Now least-privilege is reviewable. Anyone can read exactly what the API can touch, and broadening it is a pull request with a diff, not a quiet click that no audit will ever surface.

You don't have to recreate what already exists

The objection I had for ages: "all my stuff already exists in the console, am I supposed to delete it and rebuild through Terraform?" No. terraform import (and the newer import blocks) adopt an existing resource into state without recreating it. You write the resource definition to match what's already there, import it, run a plan, and tune the config until the plan says "no changes." Then it's managed, and you never touched production.

import {
  to = google_cloud_run_v2_service.api
  id = "projects/my-project/locations/europe-west1/services/api"
}

It's fiddly the first few times — you'll get attribute mismatches and have to fill in fields — but it lets you migrate a live project into Terraform incrementally, one resource at a time, instead of as a scary big-bang rewrite.
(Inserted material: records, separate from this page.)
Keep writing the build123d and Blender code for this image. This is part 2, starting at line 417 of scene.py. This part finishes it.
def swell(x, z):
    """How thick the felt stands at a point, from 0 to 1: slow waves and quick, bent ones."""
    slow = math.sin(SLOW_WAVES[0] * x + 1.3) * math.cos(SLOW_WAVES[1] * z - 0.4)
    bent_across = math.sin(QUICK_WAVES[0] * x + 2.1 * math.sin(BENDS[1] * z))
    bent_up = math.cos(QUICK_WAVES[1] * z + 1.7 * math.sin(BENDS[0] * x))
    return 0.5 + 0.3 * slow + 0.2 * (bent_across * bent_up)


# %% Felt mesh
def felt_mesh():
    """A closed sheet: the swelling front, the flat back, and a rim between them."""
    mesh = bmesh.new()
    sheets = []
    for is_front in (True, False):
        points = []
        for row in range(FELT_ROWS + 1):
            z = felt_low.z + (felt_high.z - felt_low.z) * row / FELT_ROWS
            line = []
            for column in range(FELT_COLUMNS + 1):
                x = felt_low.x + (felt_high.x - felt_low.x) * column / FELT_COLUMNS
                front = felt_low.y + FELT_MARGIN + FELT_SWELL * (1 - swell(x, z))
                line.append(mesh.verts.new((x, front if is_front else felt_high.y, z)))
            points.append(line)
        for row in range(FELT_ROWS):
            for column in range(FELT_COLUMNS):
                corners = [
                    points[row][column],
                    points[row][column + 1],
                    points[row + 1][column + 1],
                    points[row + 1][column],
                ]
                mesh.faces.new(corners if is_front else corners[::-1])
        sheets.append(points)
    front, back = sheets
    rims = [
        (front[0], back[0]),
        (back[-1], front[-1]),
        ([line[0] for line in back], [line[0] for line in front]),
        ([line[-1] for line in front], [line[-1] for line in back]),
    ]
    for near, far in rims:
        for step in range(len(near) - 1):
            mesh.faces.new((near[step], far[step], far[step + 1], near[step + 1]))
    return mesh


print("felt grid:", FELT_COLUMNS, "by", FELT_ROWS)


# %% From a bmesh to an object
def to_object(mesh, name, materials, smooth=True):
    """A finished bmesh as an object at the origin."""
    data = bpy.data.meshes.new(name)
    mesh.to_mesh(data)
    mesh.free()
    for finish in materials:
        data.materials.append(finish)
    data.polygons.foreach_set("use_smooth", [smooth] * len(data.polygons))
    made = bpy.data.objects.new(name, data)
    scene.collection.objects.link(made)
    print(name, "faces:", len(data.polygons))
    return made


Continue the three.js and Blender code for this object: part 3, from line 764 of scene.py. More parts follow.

The one rule that keeps it from rotting

Here's the discipline that makes or breaks Terraform on a real project: once a resource is in Terraform, you change it through Terraform. The moment someone "just quickly" edits a Terraform-managed Cloud Run service in the console, state and reality drift, and the next plan wants to "fix" the manual change by reverting it. Now Terraform is fighting the console, and people learn to distrust the plan — which kills the whole value.

One change path, not two. The console becomes a read-only window: great for looking at metrics, logs, and what's running. Every actual change is a diff someone can review. That's the trade — you give up the quick click, and in return you get an infrastructure you can actually remember, reason about, and hand to someone else without a two-hour "let me show you where everything is" call.